Q: How does the Jewish scandal compare to the Catholic scandal?
In religious communities, there's a great trust in authority, especially in the ultra-Orthodox community. If there's a scandal, if an authority figure says, “I've taken care of it privately,” no one does anything. But, the Jewish
community is not centrally controlled -- if someone gets fired from one place, they can get hired somewhere else, they can go to Israel -- so that's a big difference.
Q: In Brooklyn, one ultra-Orthodox rabbis is still teaching as the community considers abuse allegations against him, and another is defending himself against criminal charges that he raped his own daughter. Do you see any progress being made through these cases?

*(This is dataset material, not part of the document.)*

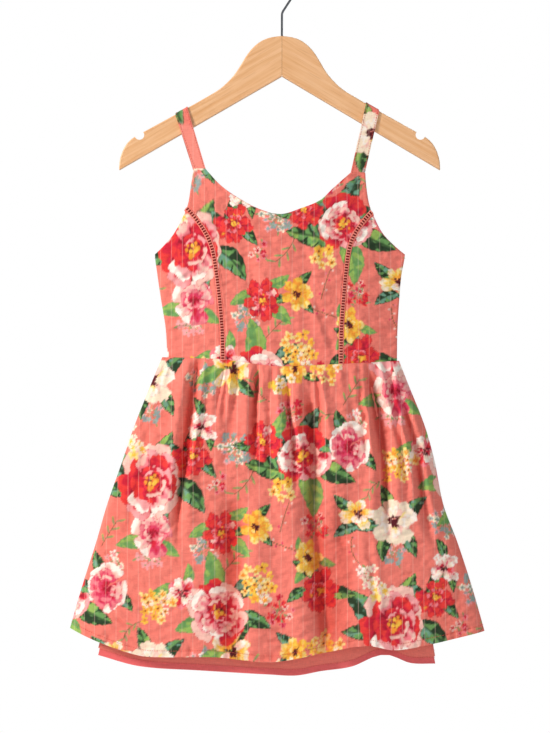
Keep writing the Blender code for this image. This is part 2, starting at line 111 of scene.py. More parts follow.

The two cases illustrate the present inconsistency; one is being tried in court and the other is being protected by his insular community that refuses to believe that one of their rabbis could be a predator. Of course, it's a particularly shocking and upsetting situation where a person of such religious stature, who is respected and trusted in the community, turns to take advantage of people in that community. As the community's awareness is growing, I think there will be a change in response.
Q: Has it gotten any easier for devout Jews to report abuse?
There has been some change in training rabbinical students to recognize abuse, but it's going to take a while for them to become the actual leaders in the communities. In the meantime, with blogs, people can anonymously tell their stories, and as more cases come out, denial becomes less feasible, and the outrage in the community has begun to come out.
Q: What more needs to be done?
Our obligation is to protect children. The leadership must acknowledge the seriousness of the problem, and the community must encourage victims to go to the secular authorities and stop stigmatizing them. We have to find a way of breaking the taboo, and that is the process that's going on now, slowly and often in very frustrating fashion. But, I'm always an optimist that it's going to change.